I run pretty much everything through Orchestrator mode since the goal of this setup is to get the most reliable and accurate performance for no cost, with as little human involvement as possible. It needs to be understood that likely this will work better the more involved the human is in the process though. That being said, with good initial prompts (utilize the enhance prompt tool with Gemini or Deepseek models) and making use of a projectBrief Markdown file with Roo Memory Bank, and other Markdown planning files as needed, you can cut down quite a bit on your touch points especially for fairly straightforward projects.

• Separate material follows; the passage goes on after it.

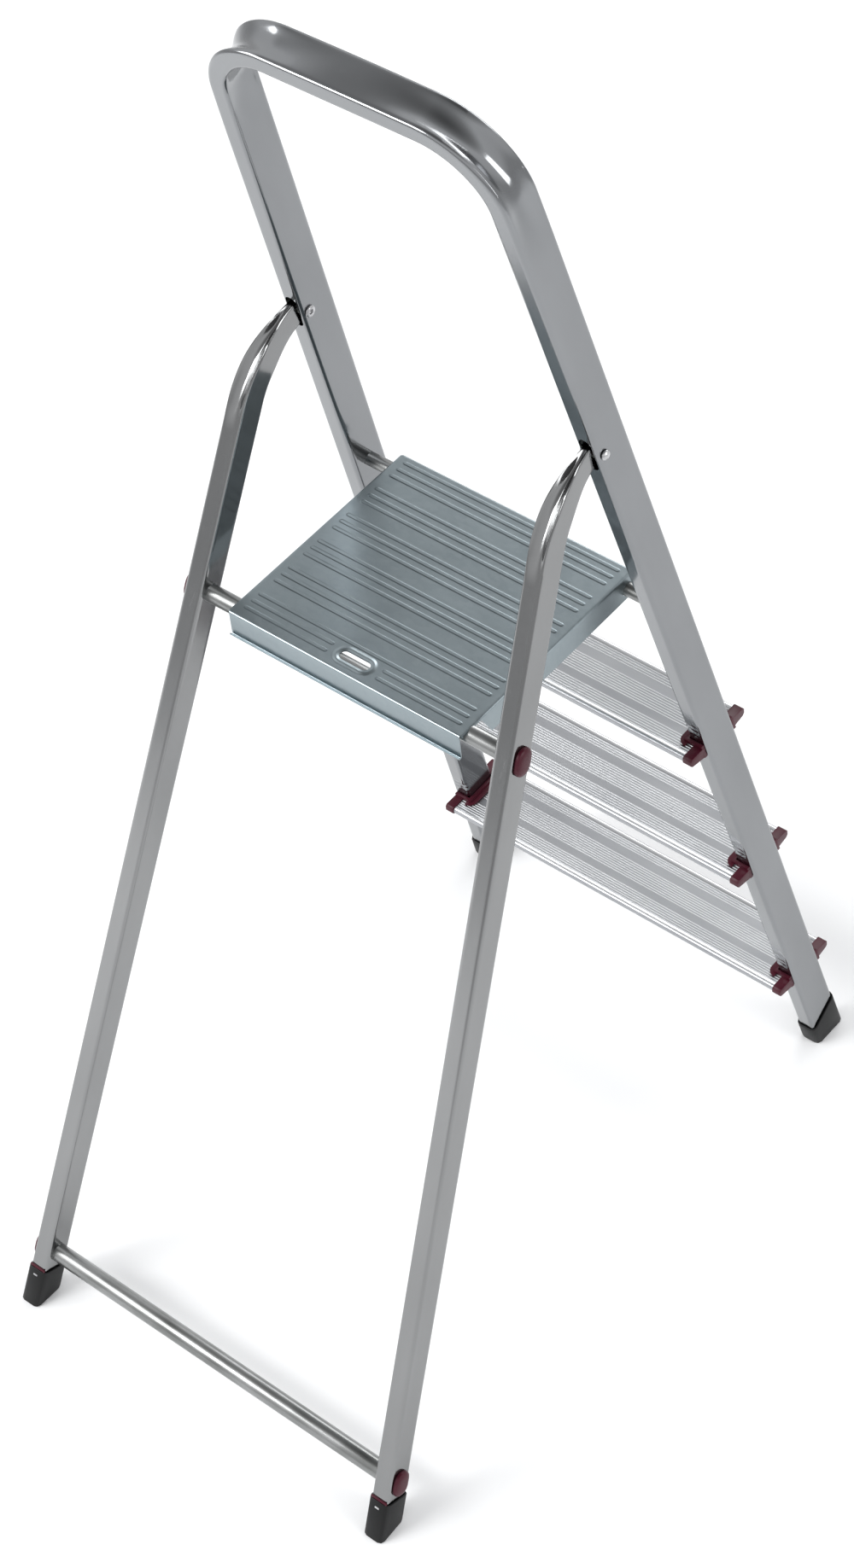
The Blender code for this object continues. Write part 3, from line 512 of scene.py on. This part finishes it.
# ---- treads ----------------------------------------------------------------------------------------
# Three lengths of one extruded aluminium section, left with its mill finish. The deck carries
# three bands of fine grip ribs, with rounded noses front and back, over a shallow box.
TREAD_DEPTH = 0.083
TREAD_NOSE = 0.009
NOSE_ROUND = 0.004
TREAD_HEIGHT = 0.024
TREAD_BOX = 0.048
RIB_PITCH = 0.0029
RIB_RISE = 0.0006
RIB_BANDS = ((0.0068, 6), (0.0322, 8), (0.0650, 4))


def stile_y(height):
    setback = PIVOT_SETBACK / math.cos(FRONT_LEAN)
    return PIVOT.y - setback + (height - PIVOT.z) * math.tan(FRONT_LEAN)


def stile_half_span(height):
    return PIVOT_HALF_SPAN + (PIVOT.z - height) / math.cos(FRONT_LEAN) * math.tan(FLARE)


def tread_section():
    """Outline of the extrusion as (y, z), from the middle of the deck between its ribs."""
    edge = TREAD_DEPTH / 2
    box = TREAD_BOX / 2
    lower = [(-box, -TREAD_NOSE), (-box, -TREAD_HEIGHT), (box, -TREAD_HEIGHT), (box, -TREAD_NOSE)]
    points = []
    for (y0, z0), (y1, z1) in zip(lower, lower[1:]):
        points += [(y0 + (y1 - y0) * n / 4, z0 + (z1 - z0) * n / 4) for n in range(4)]
    points.append(lower[-1])
    deck = -RIB_RISE
    for centre, start in ((NOSE_ROUND - TREAD_NOSE, -90), (-NOSE_ROUND, 0)):
        for step in range(9):
            angle = math.radians(start + 90 * step / 8)
            across = edge - NOSE_ROUND * (1 - math.cos(angle))
            points.append((across, centre + NOSE_ROUND * math.sin(angle)))
    for start, count in RIB_BANDS:
        for rib in range(count):
            base = edge - start - rib * RIB_PITCH
            for share, rise in ((0.0, 0.0), (0.12, 0.75), (0.25, 1.0), (0.38, 0.75), (0.5, 0.0)):
                points.append((base - share * RIB_PITCH, deck + RIB_RISE * rise))
    for centre, start in ((-NOSE_ROUND, 90), (NOSE_ROUND - TREAD_NOSE, 180)):
        for step in range(9):
            angle = math.radians(start + 90 * step / 8)
            across = edge - NOSE_ROUND * (1 + math.cos(angle))
            points.append((-across, centre + NOSE_ROUND * math.sin(angle)))
    return points


def draw_profile(name, outline, start, end):
    """A solid length of an extruded section, from one X to another."""
    bpy.ops.object.select_all(action="DESELECT")
    bpy.ops.mesh.primitive_circle_add(vertices=len(outline), radius=0.01, fill_type="NGON")
    piece = bpy.context.object
    piece.name = name
    for vertex, (y, z) in zip(piece.data.vertices, outline):
        vertex.co = (start, y, z)
    bpy.ops.object.mode_set(mode="EDIT")
    bpy.ops.mesh.select_all(action="SELECT")
    bpy.ops.mesh.extrude_region_move(TRANSFORM_OT_translate={"value": (end - start, 0.0, 0.0)})
    bpy.ops.mesh.select_all(action="SELECT")
    bpy.ops.mesh.normals_make_consistent(inside=False)
    bpy.ops.object.mode_set(mode="OBJECT")
    return piece


def extruded_aluminium():
    """Mill-finish extrusion: fine die lines along X, a grey bloom, small bright knocks and a painted
    highlight on the rib tips.
    """
    colour = (0.43, 0.44, 0.455)
    finish = Finish("mill_finish_extrusion", colour, 0.26, 1.0)
    place = finish.place()
    lines = finish.noise(finish.stretched(place, (4.0, 1400.0, 1400.0)), 1.0, detail=2.0)
    bloom = finish.noise(finish.stretched(place, (12.0, 30.0, 30.0)), 1.0, detail=5.0)
    knocks = finish.spread(finish.noise(place, 240.0, detail=5.0, roughness=0.7), 0.66, 0.74)
    tone = finish.mix(finish.spread(bloom, 0.3, 0.7), (0.385, 0.395, 0.415), colour)
    # The rib tips are painted almost white: a painted highlight along the crests of the grip ribs.
    rib_crest_highlight = finish.attribute("rib_crest_highlight", output=2)
    tone = finish.mix(rib_crest_highlight, tone, (0.80, 0.81, 0.82))
    finish.set(
        Base_Color=finish.mix(0.25 * knocks, tone, (0.66, 0.66, 0.66)),
        Roughness=0.25 + 0.10 * bloom + 0.08 * lines - 0.06 * knocks,
    )
    finish.bump(0.4 * lines + 0.3 * knocks, 0.05, 0.0001)
    return finish


def mark_rib_crest_highlights(board, height):
    """Marks the tips of the grip ribs, where the colour carries a painted highlight."""
    attribute = board.data.attributes.new("rib_crest_highlight", "FLOAT", "POINT")
    for item, vertex in zip(attribute.data, board.data.vertices):
        item.value = smooth((vertex.co.z - height + RIB_RISE) / RIB_RISE)


tread_metal = extruded_aluminium()
outline = tread_section()
for number in (1, 2, 3):
    height = PLATFORM_TOP - number * STEP_RISE
    half = stile_half_span(height) - STILE_WIDTH / 2 + 0.0064
    middle = stile_y(height)
    board = draw_profile(
        f"tread_board_{number}", [(y + middle, z + height) for y, z in outline], -half, half
    )
    mark_rib_crest_highlights(board, height)
    soften(board, 28.0)
    dress(board, tread_metal)
    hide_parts(f"tread_{number}")
    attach(board, "stiles_and_treads")


# ---- tread brackets ------------------------------------------------------------------------------
# Moulded end pieces in burgundy plastic, pressed round the stile and over the tread's noses. Each
# corner is softened where the mould is rounded.
def softened_copy(name, node_name, width, segments=2, angle=28.0):
    """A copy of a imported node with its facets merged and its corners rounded."""
    bpy.ops.object.select_all(action="DESELECT")
    bpy.ops.mesh.primitive_plane_add(size=0.01)
    piece = bpy.context.object
    piece.name = name
    piece.data = frame["nodes"][node_name].data.copy()
    bpy.ops.object.mode_set(mode="EDIT")
    bpy.ops.mesh.select_all(action="SELECT")
    bpy.ops.mesh.remove_doubles(threshold=0.00001)
    bpy.ops.mesh.dissolve_limited(angle_limit=math.radians(1.0))
    bpy.ops.object.mode_set(mode="OBJECT")
    settings = {"limit_method": "ANGLE", "angle_limit": math.radians(angle)}
    apply_modifier(piece, "BEVEL", width=width, segments=segments, **settings)
    soften(piece, 50.0)
    return piece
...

I do all this setup through the Roo Code extension UI. I set up configuration profiles called Gemini, OpenRouter - [Code-Debug-Plan] (For Code, Debug, and Architect modes respectively) and default the modes to use the correct profiles.
Local Setup
I do have a local version of this, but I haven't tested it as much. I use LM Studio with:
- The model from this post for Architect and Orchestrator mode.
- I haven't used the local setup since adding 'Think' mode but I imagine a small DeepSeek thinking model would work well.
- I use qwen2.5-coder-7b-instruct-mlx or nxcode-cq-7b-orpo-sota for Code and Debug modes.
- I use qwen/qwen3-4b for Ask mode.
I currently just have two configuration profiles for local called Local (Architect, Think, Code, and Debug) and Local - Fast (Ask, sometimes Code if the task is simple). I plan on updating them at some point to be as robust as the OpenRouter/Gemini profiles.